Inventoried species at risk from motorized traffic in the middle zones include elk, mule deer, black bears, mountain lions, bighorn sheep, bats, eagles, goshawks, Mexican spotted owls, ptarmigan and boreal toads.
In one division worksheet after another - from Square Top Mountain south of Idaho Springs to the Sangre de Cristo Range - wildlife managers pleaded for measures to stop the hastening pace of habitat degradation.
Many worry over all those illegal, "pioneered" roads, which have fragmented wildlife range, disturbed wildlife, introduced invasive plant species and caused erosion and siltation in headwaters crucial to the survival of native cutthroat trout and the integrity of city water supplies.

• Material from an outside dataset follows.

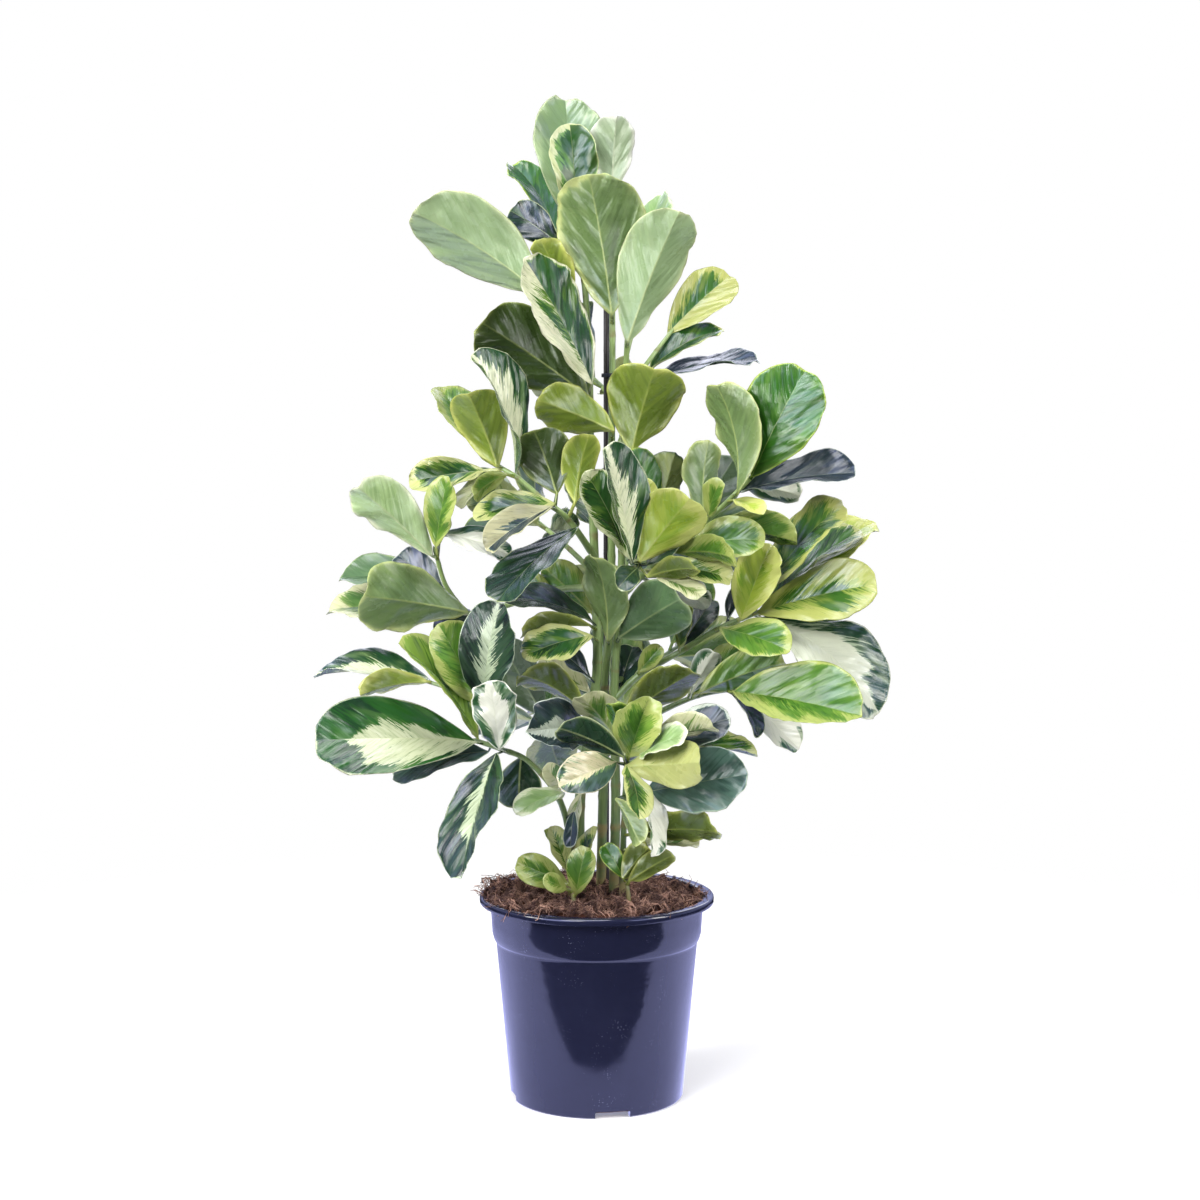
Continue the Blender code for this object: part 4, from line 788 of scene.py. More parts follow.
# A row holds the blade's foot and tip, right and up in millimetres as the camera sees them in
# the plane of the axis, the width seen, the face that shows, how far back the foot and the tip
# lie and the sort of colouring. At times it adds what is the leaf's own: bow, fold, twist, wave
# and ruffle of the blade; the colours main, light and between; edge, the light margin's width;
# heart, the light heart's; sector, how much more of both lies on one side; until, where along
# the blade the heart ends; and streaky.
LEAVES = {
    "stem_left": [
        (-30, 1012, -36, 1150, 84, "upper", 24, 45, "silver",
         {"main": "6E8760", "light": "A9B68C"}),
        (-24, 1015, -31, 1121, 58, "upper", 0, -4, "green",
         {"edge": 3.6, "sector": -0.7, "light": "C6CC9A", "main": "1D4A10"}),
        (-46, 996, -97, 1076, 32, "upper", 44, 66, "green"),
        (-43, 986, -98, 1023, 46, "upper", 20, 50, "dark", {"main": "13261A"}),
        (-61, 926, -208, 1021, 93, "lower", -6, -28, "silver"),
        (-34, 908, -65, 991, 41, "lower", -8, -22, "citron"),
        (-6, 826, -82, 967, 58, "upper", -24, -48, "edge",
         {"edge": 20, "sector": -0.88, "light": "DADABC"}),
        (-10, 812, -132, 896, 93, "lower", -16, -44, "moss", {"fold": 14}),
        (-113, 729, -183, 821, 46, "upper", -18, 8, "lime"),
        (-114, 731, -148, 815, 67, "lower", -34, -62, "citron"),
        (-93, 724, -145, 859, 35, "upper", -25, -34, "heart", {"fold": 26}),
        (-130, 726, -215, 713, 41, "upper", -25, -20, "edge", {"wave": 0.09}),
        (-104, 722, -141, 698, 25, "lower", -42, -66, "lime"),
        (-124, 722, -156, 683, 19, "upper", -20, -38, "cream"),
        (-46, 700, -72, 772, 64, "lower", -32, -40, "moss"),
        (-25, 690, -9, 768, 44, "lower", -26, -36, "citron"),
        (-49, 688, -141, 671, 35, "upper", -38, -54, "edge"),
        (-52, 684, -126, 635, 37, "upper", -46, -78, "slate",
         {"fold": 28, "edge": 12, "sector": 0.8, "light": "BDBB92"}),
        (-22, 660, -115, 575, 37, "upper", -32, -84, "dark"),
        (-180, 652, -101, 628, 32, "upper", -22, -38, "white"),
        (-190, 628, -276, 708, 64, "lower", -22, -56, "pale", {"fold": 30, "main": "A8C48A"}),
        (-185, 639, -171, 719, 39, "upper", -26, -44, "lime"),
        (-149, 563, -268, 581, 84, "lower", -14, -82, "sage", {"fold": 20}),
        (-180, 592, -294, 602, 30, "upper", 8, 26, "grey"),
        (-176, 586, -229, 629, 41, "upper", 0, 14, "slate"),
        (-164, 561, -309, 565, 50, "upper", 14, 30, "cream"),
        (-160, 558, -250, 569, 46, "upper", -8, -40, "citron"),
        (-138, 556, -186, 540, 34, "upper", 12, 20, "dark"),
        (-6, 552, -113, 578, 30, "upper", -16, -24, "dark"),
        (-9, 548, -87, 537, 22, "lower", -20, -46, "olive"),
        (-6, 535, -84, 511, 44, "upper", -26, -62, "edge"),
        (-6, 563, -61, 615, 52, "lower", 8, 28, "lime"),
        (-50, 580, -90, 604, 30, "upper", 22, 34, "lime"),
        (-14, 430, -81, 424, 70, "upper", -32, -92, "slate", {"fold": 34, "heart": 0.4}),
        (-16, 450, -86, 490, 36, "lower", -22, -52, "olive"),
        (-9, 470, -67, 504, 32, "upper", -8, 8, "cream"),
        (-8, 486, -67, 532, 25, "upper", -14, -24, "slate"),
        (-18, 352, -24, 306, 18, "upper", -14, -26, "cream"),
    ],
    "stem_middle": [
        (17, 905, -9, 1063, 106, "lower", -22, -50, "sage",
         {"fold": 12, "edge": 4, "sector": 0.7, "ruffle": 1.7}),
        (17, 1040, 23, 1131, 58, "lower", 6, -10, "mist", {"fold": 32}),
        (20, 772, -67, 807, 58, "lower", -16, -40, "citron", {"ruffle": 1.6}),
        (13, 530, -1, 626, 52, "lower", -24, -54, "sage"),
    ],
    "stem_right": [
        (35, 873, 94, 1021, 84, "lower", -16, -58, "silver", {"fold": 26}),
        (56, 940, 74, 1043, 40, "upper", 24, 42, "pale"),
        (82, 884, 152, 949, 58, "upper", 20, 52, "patch", {"sector": 0.5}),
        (61, 842, 143, 887, 34, "upper", 8, 26, "edge", {"edge": 3}),
        (62, 830, 185, 854, 18, "upper", 0, 6, "slate"),
        (40, 748, 67, 844, 90, "lower", -20, -48, "citron", {"ruffle": 1.5}),
        (26, 534, 96, 578, 70, "lower", -24, -70, "grey"),
        (26, 470, 42, 523, 39, "upper", 4, 20, "dark"),
        (50, 622, 107, 694, 75, "lower", -56, -92, "gold"),
        (49, 630, 49, 717, 46, "upper", -44, -50, "gold"),
        (34, 628, -13, 724, 49, "upper", -56, -86, "edge", {"light": "DDE0B8"}),
        (40, 620, 9, 755, 44, "upper", -68, -78, "heart"),
        (49, 634, 46, 751, 39, "upper", -26, -18, "green"),
        (66, 628, 90, 746, 49, "lower", -22, -26, "khaki"),
        (46, 613, 24, 590, 30, "upper", -62, -90, "dark"),
        (58, 604, 115, 613, 28, "lower", -54, -84, "olive"),
        (58, 618, 98, 650, 28, "upper", -44, -56, "dark"),
        (72, 612, 156, 600, 32, "upper", -38, -68, "edge"),
        (66, 604, 122, 581, 26, "upper", -46, -74, "cream"),
        (66, 596, 130, 571, 30, "lower", -16, -18, "white"),
        (96, 522, 110, 569, 24, "upper", -16, -28, "lime"),
        (98, 522, 135, 578, 36, "upper", 2, 10, "dark"),
        (179, 720, 240, 843, 90, "upper", -36, -60, "green", {"fold": 10}),
        (162, 700, 137, 826, 44, "lower", -40, -54, "sage", {"twist": 30}),
        (123, 671, 128, 760, 42, "lower", -12, 0, "sage"),
        (130, 674, 144, 715, 24, "upper", -34, -54, "lime"),
        (167, 702, 298, 723, 37, "upper", -30, -46, "slate", {"wave": 0.07}),
        (172, 708, 235, 697, 37, "lower", -14, 2, "white"),
        (158, 692, 191, 676, 20, "upper", -38, -62, "gold"),
        (119, 657, 231, 644, 32, "lower", -32, -60, "lime"),
        (100, 640, 194, 646, 34, "upper", -28, -44, "lime"),
        (92, 632, 159, 625, 26, "lower", -38, -78, "lime"),
        (167, 555, 200, 641, 56, "upper", -26, -44, "gold"),
        (186, 562, 323, 595, 64, "upper", -26, -56, "patch",
         {"fold": 12, "edge": 17, "sector": 0.1, "light": "A6AC5E",
          "main": "3A6420"}),
        (186, 570, 285, 688, 44, "upper", -14, -42, "patch", {"edge": 11, "sector": -0.2}),
        (190, 566, 303, 656, 30, "upper", 2, 10, "edge", {"edge": 7, "main": "4C7A2A"}),
        (192, 560, 318, 665, 28, "upper", 16, 34, "gold"),
        (182, 566, 229, 639, 28, "upper", -14, -4, "slate"),
        (152, 556, 166, 592, 16, "upper", -10, -14, "slate"),
        (142, 544, 223, 517, 44, "upper", -28, -76, "lime"),
        (190, 556, 325, 447, 81, "upper", -14, -44, "white",
         {"bow": 0.16, "wave": 0.06, "heart": 0.98, "sector": 0.5, "until": 1.04,
          "light": "CFD4C0", "main": "1D4228"}),
        (159, 470, 304, 442, 47, "upper", -28, -100, "lime",
         {"fold": 24, "edge": 9, "sector": 0.7}),
        (107, 468, 185, 520, 46, "upper", 4, -6, "lime"),
        (119, 470, 217, 505, 26, "lower", -16, -36, "lime"),
        (162, 468, 233, 405, 46, "upper", 10, 18, "white", {"heart": 1.4}),
        (157, 468, 188, 418, 18, "upper", -10, -14, "dark"),
        (32, 440, 113, 494, 44, "lower", -18, -58, "olive"),
        (49, 494, 75, 523, 26, "upper", -12, -18, "lime"),
        (110, 470, 136, 517, 32, "lower", -8, -18, "white"),
    ],
    "shoot_left_low": [
        (-130, 446, -113, 576, 60, "upper", -50, -74, "slate",
         {"fold": 10, "heart": 0.40, "streaky": 1.0, "light": "B9C7AC", "main": "26402F"}),
        (-140, 458, -183, 548, 58, "upper", -46, -70, "lime", {"main": "5C8A32"}),
        (-138, 416, -229, 527, 60, "upper", -52, -76, "lime", {"twist": 12, "main": "7B9C3C"}),
        (-196, 482, -273, 467, 30, "lower", -26, -38, "citron", {"fold": 30}),
        (-196, 486, -324, 490, 34, "upper", -8, 8, "heart"),
        (-141, 412, -326, 413, 87, "upper", -56, -82, "heart",
         {"fold": 8, "heart": 0.66, "sector": -0.30, "until": 0.86, "main": "1F5018",
          "light": "B8BE9E", "between": "42692F"}),
        (-126, 400, -236, 372, 44, "upper", -40, -46, "teal"),
        (-116, 398, -157, 254, 67, "upper", -64, -128, "dark",
         {"twist": 38, "heart": 0.25, "light": "B8C5A4", "until": 0.95, "streaky": 0.9}),
        (-88, 394, -90, 334, 56, "lower", -34, -40, "dark"),
        (-113, 404, -125, 483, 52, "upper", -66, -84, "white", {"wave": 0.1, "ruffle": 1.9}),
        (-38, 352, -93, 328, 26, "upper", -42, -72, "pale"),
        (-40, 360, -61, 384, 24, "upper", -46, -64, "cream"),
        (-26, 330, -30, 289, 16, "upper", -44, -62, "slate"),
    ],
    "shoot_front": [
        (38, 395, 61, 465, 64, "upper", -60, -80, "lime", {"fold": 34, "edge": 12}),
        (35, 398, 17, 455, 30, "lower", -62, -82, "green"),
        (56, 404, 136, 430, 28, "lower", -64, -98, "cream"),
        (76, 408, 154, 439, 44, "upper", -48, -64, "slate", {"edge": 2}),
        (49, 394, 104, 418, 24, "upper", -72, -108, "pale"),
        (35, 384, 119, 388, 56, "lower", -74, -126, "cream",
         {"fold": 18, "edge": 34, "light": "AEB270", "streaky": 0.5}),
        (57, 353, 174, 374, 74, "upper", -50, -92, "teal", {"fold": 12, "main": "4A665C"}),
        (31, 400, -18, 465, 42, "lower", -54, -76, "cream"),
        (31, 395, -43, 428, 36, "lower", -68, -102, "dark"),
        (22, 388, -43, 360, 49, "upper", -70, -106, "heart",
         {"heart": 0.7, "sector": 0.6, "light": "CFC6A4", "main": "3B5248"}),
        (34, 384, 49, 323, 30, "upper", -76, -112, "edge"),
        (42, 378, 63, 279, 20, "upper", -72, -96, "white"),
        (22, 346, 50, 293, 22, "lower", -62, -86, "sage"),
        (44, 305, 140, 307, 37, "lower", -52, -86, "olive"),
        (40, 288, 119, 291, 20, "upper", -48, -62, "cream"),
        (78, 410, 185, 395, 26, "upper", -42, -48, "edge"),
    ],
    "shoot_basal_left": [
        (-35, 246, -94, 271, 35, "upper", -66, -92, "lime"),
        (-34, 262, -54, 312, 25, "upper", -56, -60, "edge"),
        (-36, 264, -60, 309, 14, "upper", -46, -38, "lime"),
        (-24, 234, -12, 290, 33, "upper", -72, -82, "lime"),
        (-36, 240, -62, 252, 22, "upper", -74, -100, "lime"),
        (-22, 250, 1, 312, 18, "upper", -56, -50, "edge"),
    ],
    "shoot_basal_right": [
        (30, 252, 60, 288, 37, "lower", -72, -84, "olive"),
        (38, 250, 88, 280, 28, "lower", -68, -80, "olive"),
        (30, 254, 8, 292, 24, "upper", -62, -60, "green"),
    ],
}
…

A typical excerpt from one worksheet noted that large, unbroken roadless areas are essential for maintaining healthy habitat and that, "Elk, black bear, mule deer, mountain goat, mountain lion and lynx exhibit road avoidance or rely on remoteness from human activity as a key habitat characteristic."
As special interests covet the last few freckles on the mountain's nose, that remoteness is fading fast.
Task at hand
Jim Goodyear of the Colorado Division of Wildlife will summarize results from hundreds of field reports in a meeting of the Roadless Areas Task Force that is open to the public.
When: 1-6 p.m. Friday.
Where: Adams Mark Hotel in Denver.
Purpose: Planned primarily to allow public input about whether roadless protection on some federal taxpayer-owned properties should be scuttled in favor of roads.